--- START OF Records ---

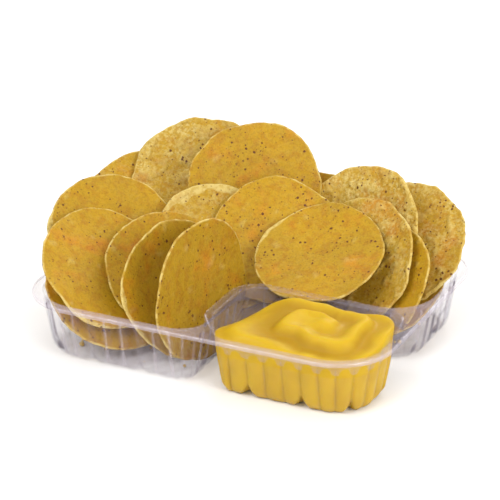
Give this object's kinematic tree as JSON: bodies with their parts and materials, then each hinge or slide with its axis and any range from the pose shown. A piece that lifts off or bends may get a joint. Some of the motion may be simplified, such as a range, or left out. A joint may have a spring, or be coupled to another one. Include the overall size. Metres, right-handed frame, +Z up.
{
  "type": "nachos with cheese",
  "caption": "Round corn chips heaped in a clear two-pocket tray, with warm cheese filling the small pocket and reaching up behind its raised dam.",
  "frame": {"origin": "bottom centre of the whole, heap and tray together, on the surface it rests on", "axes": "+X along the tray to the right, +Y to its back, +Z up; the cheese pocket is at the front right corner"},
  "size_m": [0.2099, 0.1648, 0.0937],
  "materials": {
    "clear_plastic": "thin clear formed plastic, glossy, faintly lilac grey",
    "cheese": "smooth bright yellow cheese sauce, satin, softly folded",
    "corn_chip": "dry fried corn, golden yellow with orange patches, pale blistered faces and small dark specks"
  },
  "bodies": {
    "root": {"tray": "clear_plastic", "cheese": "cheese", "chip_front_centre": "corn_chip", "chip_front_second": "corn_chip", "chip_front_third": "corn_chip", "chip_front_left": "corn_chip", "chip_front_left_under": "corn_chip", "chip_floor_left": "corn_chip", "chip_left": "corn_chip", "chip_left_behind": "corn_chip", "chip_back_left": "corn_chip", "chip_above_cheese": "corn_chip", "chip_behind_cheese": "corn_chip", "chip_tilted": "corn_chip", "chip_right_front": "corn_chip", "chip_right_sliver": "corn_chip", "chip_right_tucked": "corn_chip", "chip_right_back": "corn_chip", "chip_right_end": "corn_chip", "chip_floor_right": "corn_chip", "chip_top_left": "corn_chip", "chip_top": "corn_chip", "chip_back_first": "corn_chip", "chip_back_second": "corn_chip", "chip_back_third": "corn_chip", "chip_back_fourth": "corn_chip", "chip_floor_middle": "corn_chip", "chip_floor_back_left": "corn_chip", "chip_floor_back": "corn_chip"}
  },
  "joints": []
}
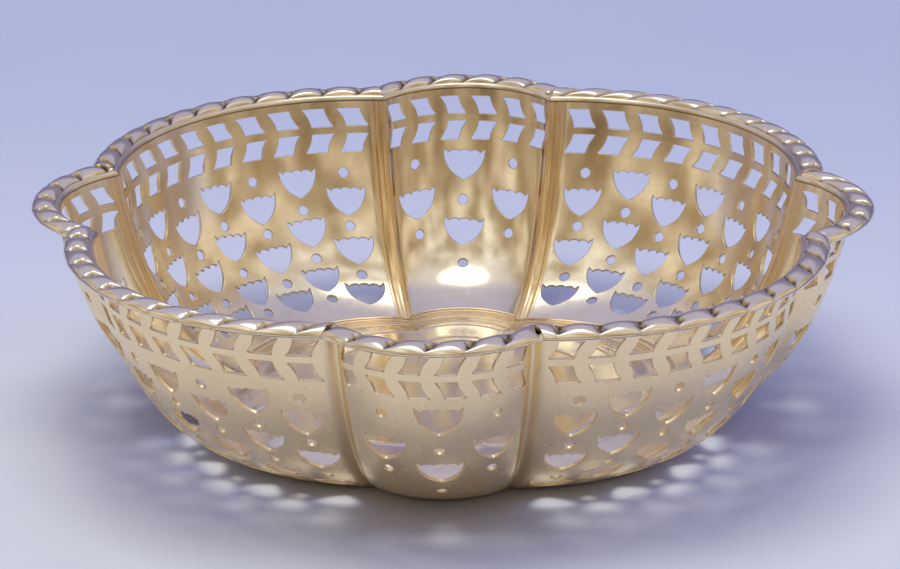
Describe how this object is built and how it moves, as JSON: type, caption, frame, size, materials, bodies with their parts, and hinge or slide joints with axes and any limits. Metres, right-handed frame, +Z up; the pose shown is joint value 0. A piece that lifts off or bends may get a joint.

--- END OF Records ---

■ What the exercise asks
Repeat all of the records above exactly as written.

■ Output for this task
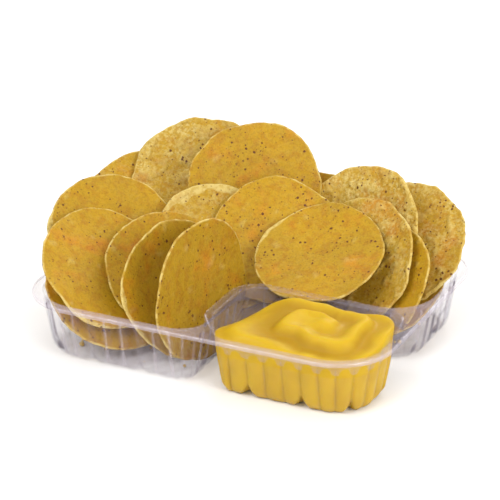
Give this object's kinematic tree as JSON: bodies with their parts and materials, then each hinge or slide with its axis and any range from the pose shown. A piece that lifts off or bends may get a joint. Some of the motion may be simplified, such as a range, or left out. A joint may have a spring, or be coupled to another one. Include the overall size. Metres, right-handed frame, +Z up.
{
  "type": "nachos with cheese",
  "caption": "Round corn chips heaped in a clear two-pocket tray, with warm cheese filling the small pocket and reaching up behind its raised dam.",
  "frame": {"origin": "bottom centre of the whole, heap and tray together, on the surface it rests on", "axes": "+X along the tray to the right, +Y to its back, +Z up; the cheese pocket is at the front right corner"},
  "size_m": [0.2099, 0.1648, 0.0937],
  "materials": {
    "clear_plastic": "thin clear formed plastic, glossy, faintly lilac grey",
    "cheese": "smooth bright yellow cheese sauce, satin, softly folded",
    "corn_chip": "dry fried corn, golden yellow with orange patches, pale blistered faces and small dark specks"
  },
  "bodies": {
    "root": {"tray": "clear_plastic", "cheese": "cheese", "chip_front_centre": "corn_chip", "chip_front_second": "corn_chip", "chip_front_third": "corn_chip", "chip_front_left": "corn_chip", "chip_front_left_under": "corn_chip", "chip_floor_left": "corn_chip", "chip_left": "corn_chip", "chip_left_behind": "corn_chip", "chip_back_left": "corn_chip", "chip_above_cheese": "corn_chip", "chip_behind_cheese": "corn_chip", "chip_tilted": "corn_chip", "chip_right_front": "corn_chip", "chip_right_sliver": "corn_chip", "chip_right_tucked": "corn_chip", "chip_right_back": "corn_chip", "chip_right_end": "corn_chip", "chip_floor_right": "corn_chip", "chip_top_left": "corn_chip", "chip_top": "corn_chip", "chip_back_first": "corn_chip", "chip_back_second": "corn_chip", "chip_back_third": "corn_chip", "chip_back_fourth": "corn_chip", "chip_floor_middle": "corn_chip", "chip_floor_back_left": "corn_chip", "chip_floor_back": "corn_chip"}
  },
  "joints": []
}
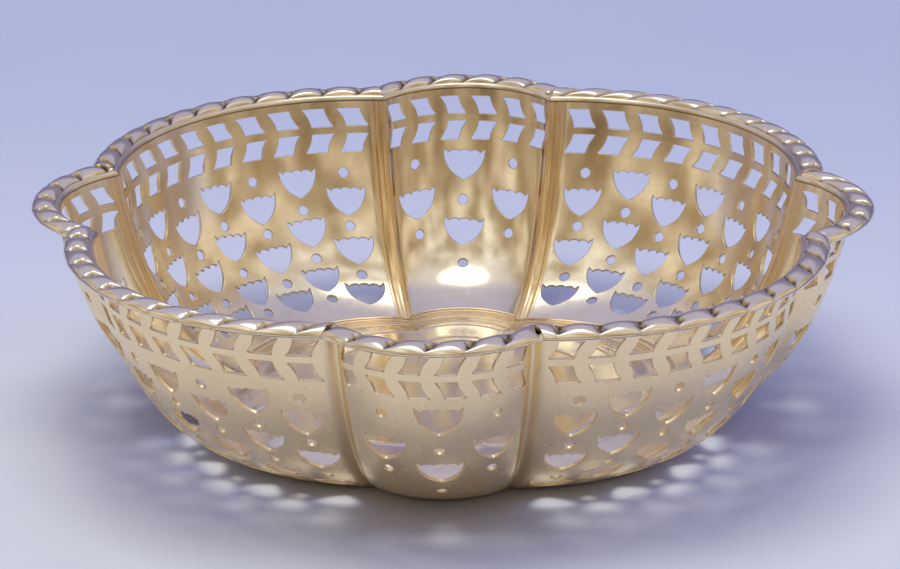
Describe how this object is built and how it moves, as JSON: type, caption, frame, size, materials, bodies with their parts, and hinge or slide joints with axes and any limits. Metres, right-handed frame, +Z up; the pose shown is joint value 0. A piece that lifts off or bends may get a joint.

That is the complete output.